Requirement:
Up to and including the line that contains "return curve + start + end", write out each line of the material from its first line, exactly.

Data listing:
————————

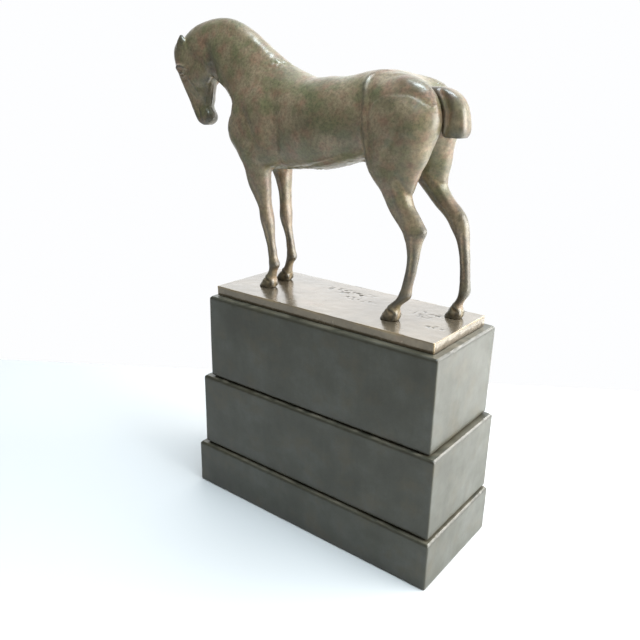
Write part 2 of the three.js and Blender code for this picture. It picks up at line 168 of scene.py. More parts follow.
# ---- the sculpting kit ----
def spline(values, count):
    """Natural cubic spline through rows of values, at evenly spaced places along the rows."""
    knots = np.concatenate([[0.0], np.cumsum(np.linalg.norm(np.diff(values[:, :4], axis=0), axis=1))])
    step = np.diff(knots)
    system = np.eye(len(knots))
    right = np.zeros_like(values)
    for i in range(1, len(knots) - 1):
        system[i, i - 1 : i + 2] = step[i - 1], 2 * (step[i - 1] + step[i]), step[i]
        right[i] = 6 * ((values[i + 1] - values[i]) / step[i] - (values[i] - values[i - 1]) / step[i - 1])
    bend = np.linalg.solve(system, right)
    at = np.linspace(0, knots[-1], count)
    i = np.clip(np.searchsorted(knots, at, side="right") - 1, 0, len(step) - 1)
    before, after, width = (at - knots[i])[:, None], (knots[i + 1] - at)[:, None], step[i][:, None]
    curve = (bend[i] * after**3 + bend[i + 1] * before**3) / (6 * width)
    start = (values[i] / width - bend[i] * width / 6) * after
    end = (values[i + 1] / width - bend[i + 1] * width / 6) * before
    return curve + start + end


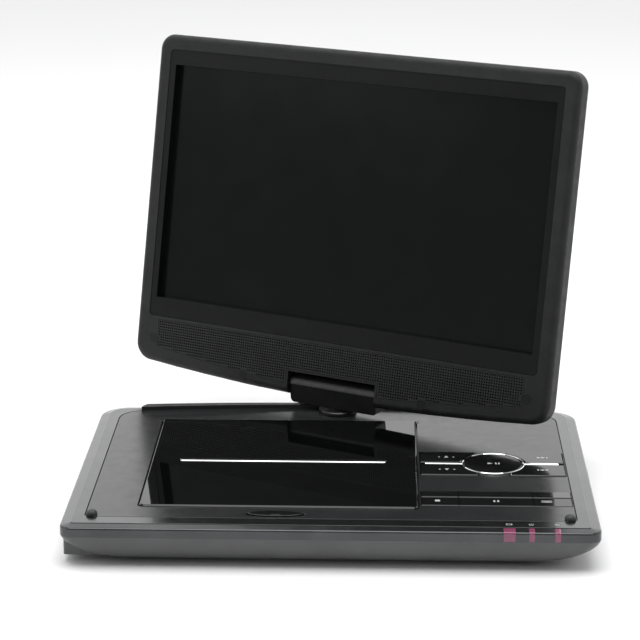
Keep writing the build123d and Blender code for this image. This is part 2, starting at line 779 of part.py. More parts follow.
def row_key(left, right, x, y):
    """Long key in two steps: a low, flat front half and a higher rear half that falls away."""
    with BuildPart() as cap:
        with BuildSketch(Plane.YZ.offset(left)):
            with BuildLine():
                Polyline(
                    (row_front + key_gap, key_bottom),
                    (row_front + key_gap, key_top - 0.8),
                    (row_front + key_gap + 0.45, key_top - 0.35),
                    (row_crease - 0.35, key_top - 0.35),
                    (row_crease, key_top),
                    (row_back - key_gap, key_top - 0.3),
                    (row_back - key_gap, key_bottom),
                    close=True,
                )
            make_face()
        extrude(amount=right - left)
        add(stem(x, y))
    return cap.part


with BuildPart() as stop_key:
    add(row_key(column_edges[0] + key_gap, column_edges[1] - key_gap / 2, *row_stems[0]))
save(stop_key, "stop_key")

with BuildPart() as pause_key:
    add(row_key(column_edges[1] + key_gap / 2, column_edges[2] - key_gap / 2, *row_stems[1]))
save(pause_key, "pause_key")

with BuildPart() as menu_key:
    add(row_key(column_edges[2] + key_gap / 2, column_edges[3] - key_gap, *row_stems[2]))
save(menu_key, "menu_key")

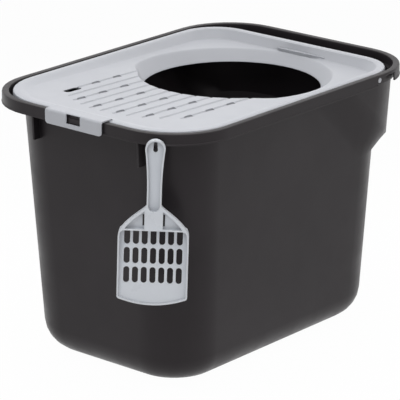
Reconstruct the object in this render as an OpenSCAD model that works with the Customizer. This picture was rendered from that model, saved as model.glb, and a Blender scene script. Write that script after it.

————————

The result:
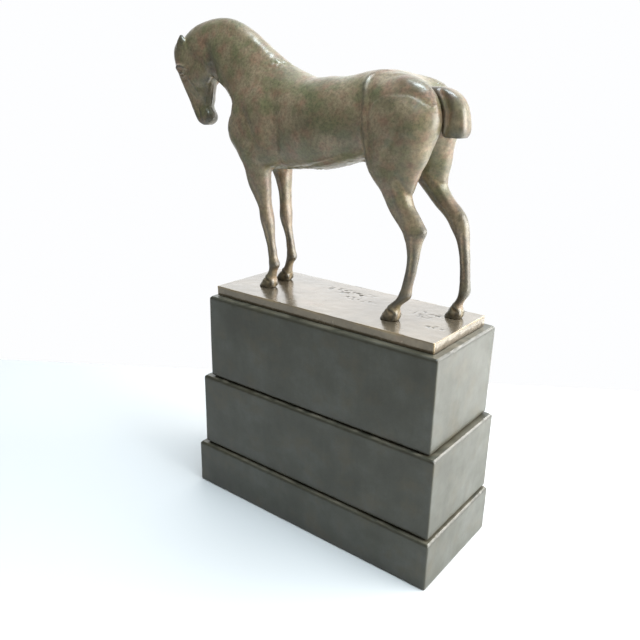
Write part 2 of the three.js and Blender code for this picture. It picks up at line 168 of scene.py. More parts follow.
# ---- the sculpting kit ----
def spline(values, count):
    """Natural cubic spline through rows of values, at evenly spaced places along the rows."""
    knots = np.concatenate([[0.0], np.cumsum(np.linalg.norm(np.diff(values[:, :4], axis=0), axis=1))])
    step = np.diff(knots)
    system = np.eye(len(knots))
    right = np.zeros_like(values)
    for i in range(1, len(knots) - 1):
        system[i, i - 1 : i + 2] = step[i - 1], 2 * (step[i - 1] + step[i]), step[i]
        right[i] = 6 * ((values[i + 1] - values[i]) / step[i] - (values[i] - values[i - 1]) / step[i - 1])
    bend = np.linalg.solve(system, right)
    at = np.linspace(0, knots[-1], count)
    i = np.clip(np.searchsorted(knots, at, side="right") - 1, 0, len(step) - 1)
    before, after, width = (at - knots[i])[:, None], (knots[i + 1] - at)[:, None], step[i][:, None]
    curve = (bend[i] * after**3 + bend[i + 1] * before**3) / (6 * width)
    start = (values[i] / width - bend[i] * width / 6) * after
    end = (values[i + 1] / width - bend[i + 1] * width / 6) * before
    return curve + start + end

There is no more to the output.